Caliber Collision vs. Independent Shops: The Real Comparison
| Factor | Caliber Collision | Independent Shop |
|---|---|---|
| Who they truly serve | Insurance carriers via DRP contracts | The vehicle owner |
| Parts philosophy | Aftermarket/LKQ parts to control costs | Fights for OEM parts, follows factory specs |
| Technician culture | Flat-rate, high volume, TAP-trained entry-level staff | Often salaried master technicians with years of experience |
| Customer experience | Polished front office, inconsistent back shop | More personal, slower intake, higher structural reliability |
| Best for | Minor cosmetic damage on standard vehicles | Structural repairs, luxury cars, complex ADAS systems |
So, Is Caliber Collision Good?
It depends entirely on what your car needs.
For minor cosmetic damage on a standard, non-luxury vehicle — a dented bumper, a small panel repair — Caliber can be a convenient, rental-integrated option.
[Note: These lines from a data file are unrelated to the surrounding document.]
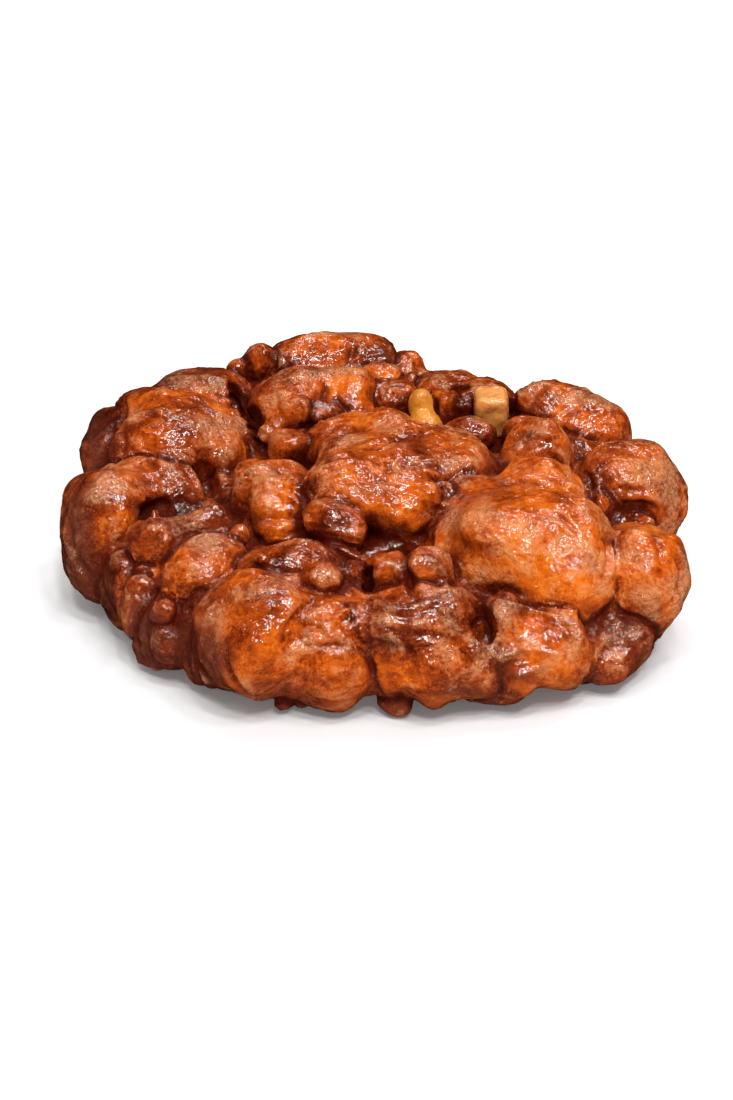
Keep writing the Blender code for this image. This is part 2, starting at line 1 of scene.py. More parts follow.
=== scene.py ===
# Apple fritter, looks: the dough, its set glaze, crumbs and two apple pieces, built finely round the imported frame.
import json
import bpy
import bmesh
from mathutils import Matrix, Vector

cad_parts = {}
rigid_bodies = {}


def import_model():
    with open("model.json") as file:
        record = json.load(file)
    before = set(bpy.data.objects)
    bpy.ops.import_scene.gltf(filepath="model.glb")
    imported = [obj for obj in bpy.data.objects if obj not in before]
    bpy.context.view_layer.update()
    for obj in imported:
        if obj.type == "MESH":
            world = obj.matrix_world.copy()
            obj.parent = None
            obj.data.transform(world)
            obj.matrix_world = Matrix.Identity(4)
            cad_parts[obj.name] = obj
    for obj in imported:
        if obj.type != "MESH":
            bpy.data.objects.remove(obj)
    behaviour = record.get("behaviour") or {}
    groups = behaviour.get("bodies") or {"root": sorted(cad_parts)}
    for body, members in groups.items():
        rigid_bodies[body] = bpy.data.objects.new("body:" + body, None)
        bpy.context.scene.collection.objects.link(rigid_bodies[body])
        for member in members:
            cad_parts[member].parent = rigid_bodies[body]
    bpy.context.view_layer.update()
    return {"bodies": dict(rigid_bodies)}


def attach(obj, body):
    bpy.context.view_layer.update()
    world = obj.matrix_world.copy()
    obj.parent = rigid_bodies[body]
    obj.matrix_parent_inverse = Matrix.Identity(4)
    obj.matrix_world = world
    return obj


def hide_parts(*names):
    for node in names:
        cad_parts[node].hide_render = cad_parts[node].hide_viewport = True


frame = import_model()

import math
import numpy as np

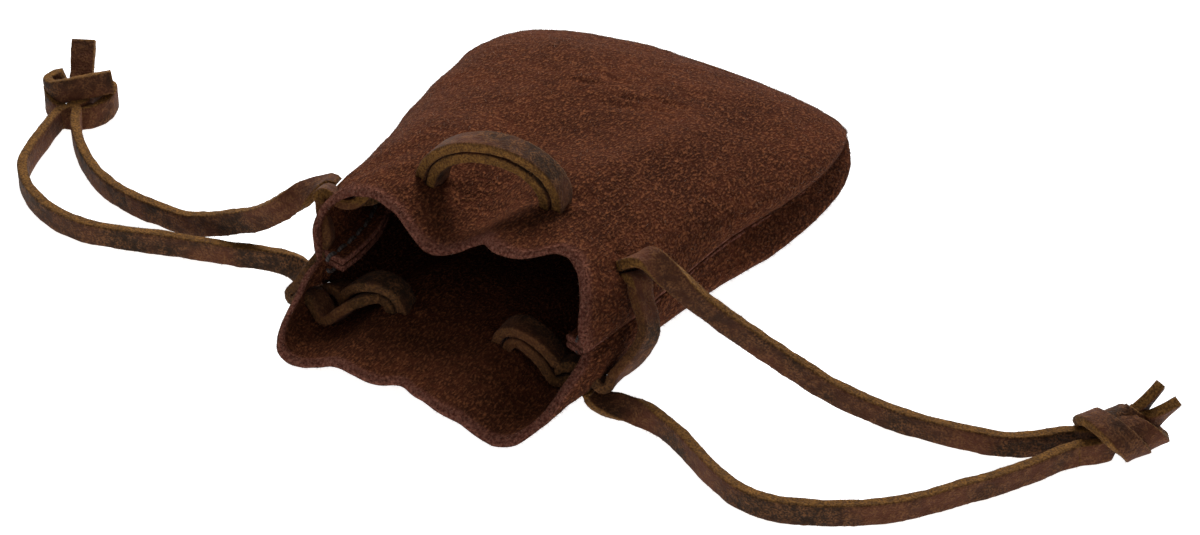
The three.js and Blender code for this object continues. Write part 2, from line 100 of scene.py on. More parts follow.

Their front-office experience is genuinely smooth.
For structural repairs, luxury vehicles, complex electronics, or ADAS recalibration, the data tells a different story. The volume-driven model, the insurance-first mentality, the reliance on entry-level technicians under time pressure — these aren’t random problems. They’re structural features of how the business is designed.
Before you go, do these things:
- Get an independent estimate from a non-DRP shop first
- Ask specifically if OEM parts will be used on your vehicle
- Document your car thoroughly before drop-off (photos and video)
- After pickup, get a third-party inspection if anything feels off
- Know that you can use your Lifetime Warranty at any Caliber location — not just the one that did the work
Your insurance company calling Caliber the “safe choice” doesn’t mean it’s the best choice for your car.